- WHAT YOU SHOULD DO -
Copy these lines exactly and nothing else: from the line holding "Write part 2 of the Blender" to the line holding "return blend_max(side, z - BODY_TOP, 1.0)", both lines included.

[Raw records]
☆ ☆ ☆ ☆ ☆

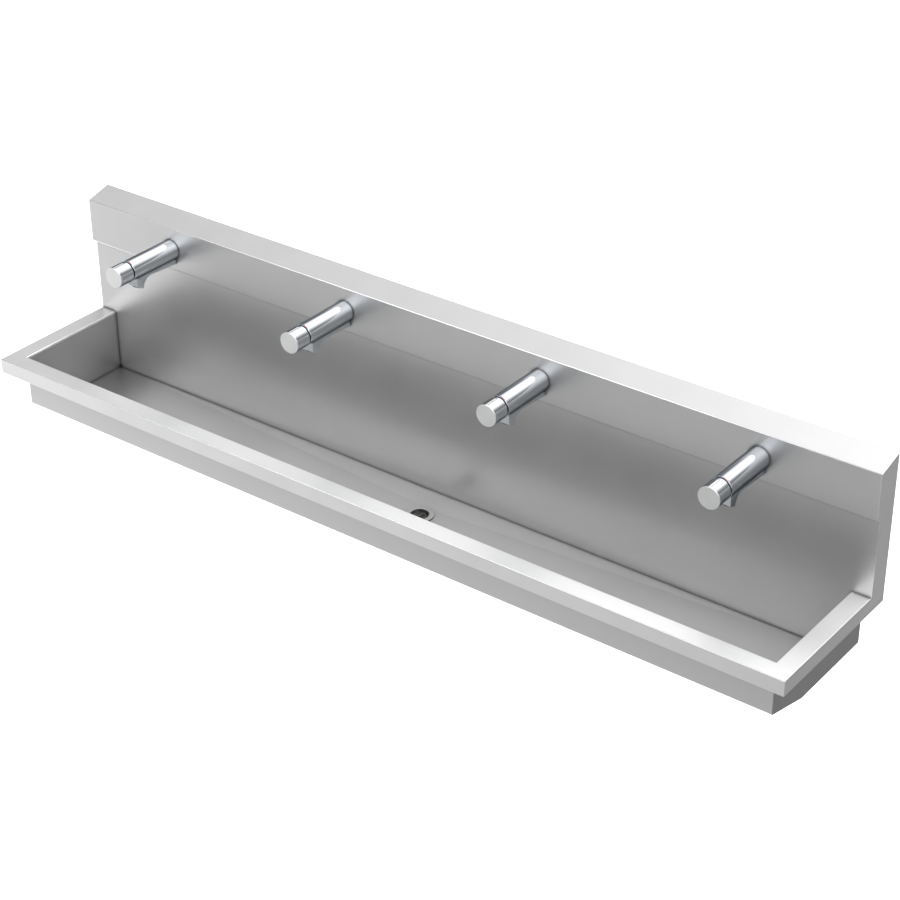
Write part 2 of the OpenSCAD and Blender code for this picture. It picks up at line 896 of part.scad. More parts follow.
module waste_strainer() {
  r = throat_r - fit;
  z0 = z_strainer - strainer_thickness;
  boss_r = screw_head / 2 + strainer_boss;
  middle = (r + boss_r) / 2;
  color(steel) at_waste() difference() {
    union() {
      ring(r, r - strainer_bar, z0, z_strainer);
      ring(middle + strainer_bar / 2, middle - strainer_bar / 2, z0, z_strainer);
      post(boss_r, z0, z_strainer);
      for (a = [0, 90]) rotate([0, 0, a]) translate([strainer_bar / 2 - r, -strainer_bar / 2, z0])
        cube([2 * r - strainer_bar, strainer_bar, strainer_thickness]);
    }
    post(screw_diameter / 2 + fit, z0 - cut, z_strainer + cut);
  }
}

module waste_screw() {
  z_top = z_strainer + screw_height;
  color(steel) at_waste() difference() {
    union() {
      post(screw_head / 2, z_strainer, z_top);
      post(screw_diameter / 2, z_cup_end, z_strainer + cut);
    }
    translate([-screw_head / 2, -screw_slot / 2, z_top - screw_slot])
      cube([screw_head, screw_slot, screw_slot + cut]);
  }
}

module waste_seals() {
  r = flange_diameter / 2;
  inner = throat_r + throat_wall + fit;
  color("black") at_waste() {
    ring(r - bevel, inner, 0, seal);
    ring(r - bevel, inner, z_cup, -sheet);
  }
}

module waste_body() {
  cup_r = throat_r + throat_wall + fit;
  color("whitesmoke") at_waste() {
    difference() {
      union() {
        post(flange_diameter / 2, z_cup - waste_wall, z_cup);
        post(cup_r + waste_wall, z_tail, z_cup);
      }
      post(cup_r, z_cup_end, z_cup + cut);
      post(tail_bore, z_tail - cut, z_cup);
    }
    difference() {
      translate([-cup_r - waste_wall / 2, -bridge_width / 2, z_cup_end])
        cube([2 * cup_r + waste_wall, bridge_width, bridge_height]);
      post(screw_diameter / 2 + fit, z_cup_end - cut, z_cup);
    }
  }
}

module waste_tail() {
  color("whitesmoke") at_waste() ring(tail_r, tail_bore, z_tail - tail_length, z_tail);
}

trough_pan();
splashback();
front_rim();
end_left();
end_right();
basin_end_left();
basin_end_right();
hanging_rail();
wall_bracket_left();
wall_bracket_right();
hot_rail();
cold_rail();
rail_clips();
inlet_blocks();
back_nuts();
tap_gaskets();
hot_marks();
cold_marks();
waste_flange();
waste_strainer();
waste_screw();
waste_seals();
waste_body();
waste_tail();
for (i = [1:tap_count]) {
  at_tap(i) tap_body();
  at_tap(i) spout();
  at_tap(i) aerator();
  at_tap(i) cartridge();
  at_tap(i) stem();
  at_tap(i) return_spring();
  at_tap(i) cap();
  at_tap(i) cap_face();
  at_tap(i) pointer();
}
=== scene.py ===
import math

import bmesh
import bpy
from bpy.props import FloatProperty, FloatVectorProperty, IntProperty, PointerProperty
from mathutils import Matrix, Vector


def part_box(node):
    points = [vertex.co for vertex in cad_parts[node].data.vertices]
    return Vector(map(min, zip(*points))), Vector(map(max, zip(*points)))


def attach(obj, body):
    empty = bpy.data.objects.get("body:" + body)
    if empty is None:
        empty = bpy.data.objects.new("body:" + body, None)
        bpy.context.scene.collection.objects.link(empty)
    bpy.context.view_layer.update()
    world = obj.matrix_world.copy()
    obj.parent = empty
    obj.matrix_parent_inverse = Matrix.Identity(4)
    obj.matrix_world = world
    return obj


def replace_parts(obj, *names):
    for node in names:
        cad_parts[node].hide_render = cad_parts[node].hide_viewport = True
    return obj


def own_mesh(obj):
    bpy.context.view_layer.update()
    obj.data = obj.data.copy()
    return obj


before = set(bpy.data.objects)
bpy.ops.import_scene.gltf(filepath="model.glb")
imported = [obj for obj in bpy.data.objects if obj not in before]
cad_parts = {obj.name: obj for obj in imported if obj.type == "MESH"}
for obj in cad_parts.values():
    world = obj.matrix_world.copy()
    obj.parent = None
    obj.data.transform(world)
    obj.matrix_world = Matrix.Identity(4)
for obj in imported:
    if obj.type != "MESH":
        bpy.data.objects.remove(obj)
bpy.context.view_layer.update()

bl_info = {
    "name": "Trough Sink Dressing",
    "version": (1, 0, 0),
    "blender": (4, 5, 0),
    "location": "3D View > Sidebar > Trough Sink",
    "description": "Dresses the packed trough sink with its finishes, seams, threads and studio",
    "category": "Object",
}

TAPS = 4
MM = 0.001
ROOT = "trough"

SMOOTH_ANGLE = math.radians(30)
BEVEL_ANGLE = math.radians(40)
# Share of its surroundings that a spot in a corner sees, where an open face sees 1.
CORNER_VIEW = 0.4
MOULDED_EDGE = 0.4 * MM
CAST_EDGE = 0.8 * MM
# Half the floor's width and the radius of the backdrop, in metres.
STAGE_REACH = 30


def linear(hex_colour):
    """The linear colour of an sRGB hex value."""
    channels = [int(hex_colour[i:i + 2], 16) / 255 for i in (0, 2, 4)]
    return tuple(c / 12.92 if c <= 0.04045 else ((c + 0.055) / 1.055) ** 2.4 for c in channels)


def middle(node):
    """The middle of a frame node's box."""
    low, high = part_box(node)
    return (low + high) / 2


# Settings


def colour(name, description, hex_colour):
    return FloatVectorProperty(
        name=name, description=description, subtype="COLOR", size=3, min=0, max=1,
        default=linear(hex_colour))


def length(name, description, millimetres, most=100):
    return FloatProperty(
        name=name, description=description, unit="LENGTH", min=0, max=most * MM, precision=5,
        default=millimetres * MM)


def length_at(name, description, millimetres):
    return FloatProperty(
        name=name, description=description, unit="LENGTH", precision=5, default=millimetres * MM)


def share(name, description, value):
    return FloatProperty(name=name, description=description, subtype="FACTOR", min=0, max=1, default=value)


def angle(name, description, degrees):
    return FloatProperty(name=name, description=description, subtype="ANGLE", default=math.radians(degrees))


def power(name, description, strength):
    return FloatProperty(name=name, description=description, min=0, default=strength)


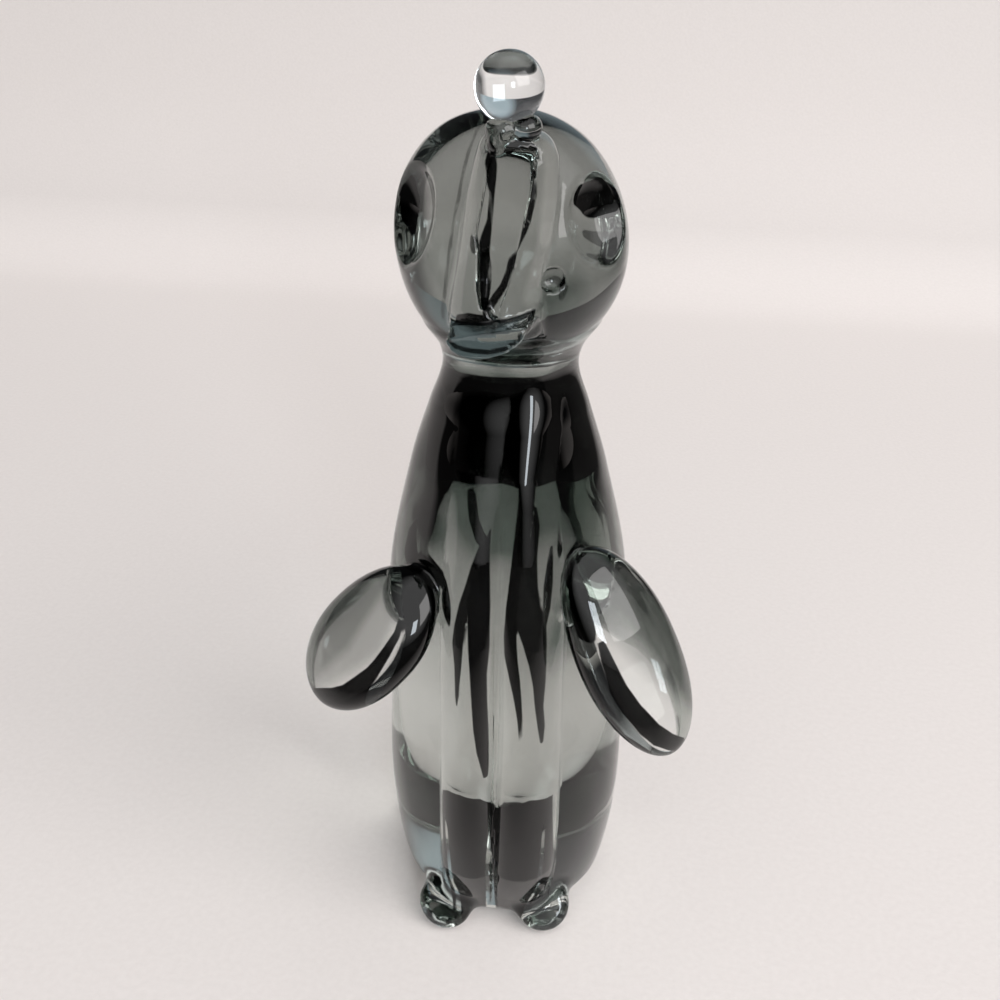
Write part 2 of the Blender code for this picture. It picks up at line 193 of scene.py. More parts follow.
def body_distance(p):
    z = p[..., 2]
    y = p[..., 1] - body_axis_y(z)
    across = body_radius(z)
    deep = np.where(y > 0, np.interp(z, BACK_Z, BACK_Y) - body_axis_y(z), across)
    slope = np.interp(z, BODY_Z, BODY_SLOPE)
    side = oval_distance(p[..., 0], y, across, deep) / np.sqrt(1.0 + slope**2)
    return blend_max(side, z - BODY_TOP, 1.0)


# Each leg: (heights, places of its middle), (heights, half-widths), (heights, how far it stands out).
LEG_HEIGHTS = (2.0, 10.0, 20.0, 45.0, 80.0, 96.0, 110.0, 126.0)
LEFT_LEG = (
    (LEG_HEIGHTS, (-5.6, -5.2, -4.8, -4.6, -4.2, -3.8, -3.4, -3.0)),
    (LEG_HEIGHTS, (4.8, 5.4, 5.8, 5.8, 5.6, 5.2, 4.8, 4.6)),
    (LEG_HEIGHTS, (0.0, 1.4, 3.6, 4.6, 4.2, 2.8, 0.3, 0.0)),
)
RIGHT_LEG = (
    (LEG_HEIGHTS, (6.8, 6.8, 7.0, 7.2, 7.0, 6.2, 5.1, 6.0)),
    (LEG_HEIGHTS, (4.8, 5.6, 6.2, 6.3, 6.0, 5.4, 4.8, 4.4)),
    (LEG_HEIGHTS, (0.0, 1.4, 3.6, 4.6, 4.2, 3.4, 2.2, 0.8)),
)
# A leg is a steep ridge low down, and runs out softly on the chest.
LEG_ROUNDNESS = ((90.0, 108.0), (0.55, 1.6))


def leg_ridge(p, middle, half, tall):
    """How far a leg stands out of the front wall."""
    z = p[..., 2]
    share = np.clip((p[..., 0] - np.interp(z, *middle)) / np.interp(z, *half), -1.0, 1.0)
    return np.interp(z, *tall) * (1.0 - share**2) ** np.interp(z, *LEG_ROUNDNESS)


# Flippers: root, reach, facing, width, swell and half-thickness of each leaf.
LEFT_FLIPPER = ((-12.0, -18.0, 89.2), (-21.0, -5.0, -24.2), (-0.50, -0.74, 0.45), 21.2, 0.04, 6.0)
RIGHT_FLIPPER = ((14.5, -16.0, 96.7), (19.8, -7.0, -37.3), (0.62, -0.70, 0.40), 20.6, 0.01, 6.0)


def on_flipper(p, root, reach, facing, width, swell, half_thickness):
    """Places along, across and through a flipper, each 1 at its edge, and its three half-axes."""
    root, reach, facing = (np.asarray(v, float) for v in (root, reach, facing))
    length = np.linalg.norm(reach)
    a = reach / length
    face = facing - a * (facing @ a)
    face = face / np.linalg.norm(face)
    across = np.cross(face, a)
    q = p - root
    u = (q @ a) * 2.0 / length - 1.0
    half = width / 2.0 * (1.0 + swell * np.clip(u, -1.2, 1.2))
    return u, (q @ across) / half, (q @ face) / half_thickness, (length / 2.0, half, half_thickness)


def flipper_distance(p, flipper):
    u, v, w, (long, wide, deep) = on_flipper(p, *flipper)
    k0 = np.sqrt(u**2 + v**2 + w**2)
    k1 = np.sqrt((u / long) ** 2 + (v / wide) ** 2 + (w / deep) ** 2)
    return k0 * (k0 - 1.0) / np.maximum(k1, 1e-9)


def outward(turn, lift):
    """Direction from the head's centre; turn goes round from the front to the right."""
    turn, lift = math.radians(turn), math.radians(lift)
    return np.array((math.sin(turn) * math.cos(lift), -math.cos(turn) * math.cos(lift), math.sin(lift)))


# How much narrower than long the head is.
HEAD_NARROWING = 0.6
# The bulge at the back of the crown: its middle from the head's, its radius and its fillet.
BULGE_OFFSET = np.array((-0.62, 0.21, 0.72)) * 8.4
BULGE_RADIUS = 12.6
BULGE_FILLET = 6.0
# The dish of each eye: degrees to the right and up, radius of the hollow and how deep it is pressed.
EYE_DISHES = ((-60, 18, 12.0, 4.2), (57, 22, 9.6, 4.2))


def head_distance(p):
    q = p - HEAD_CENTRE
    up = np.where(q[..., 2] > 0, HEAD_CROWN, HEAD_RADIUS)
    narrow = np.full_like(up, HEAD_RADIUS - HEAD_NARROWING)
    scale = np.stack((narrow, np.full_like(up, HEAD_RADIUS), up), -1)
    k0 = np.linalg.norm(q / scale, axis=-1)
    k1 = np.linalg.norm(q / scale**2, axis=-1)
    d = k0 * (k0 - 1.0) / np.maximum(k1, 1e-9)
    d = blend_min(d, sphere(p, HEAD_CENTRE + BULGE_OFFSET, BULGE_RADIUS), BULGE_FILLET)
    for turn, lift, hollow, sunk in EYE_DISHES:
        middle = HEAD_CENTRE + outward(turn, lift) * (HEAD_RADIUS - sunk + hollow)
        d = cut_out(d, sphere(p, middle, hollow), 1.0)
    return d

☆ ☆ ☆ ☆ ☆

- EXERCISE RESPONSE -
Write part 2 of the Blender code for this picture. It picks up at line 193 of scene.py. More parts follow.
def body_distance(p):
    z = p[..., 2]
    y = p[..., 1] - body_axis_y(z)
    across = body_radius(z)
    deep = np.where(y > 0, np.interp(z, BACK_Z, BACK_Y) - body_axis_y(z), across)
    slope = np.interp(z, BODY_Z, BODY_SLOPE)
    side = oval_distance(p[..., 0], y, across, deep) / np.sqrt(1.0 + slope**2)
    return blend_max(side, z - BODY_TOP, 1.0)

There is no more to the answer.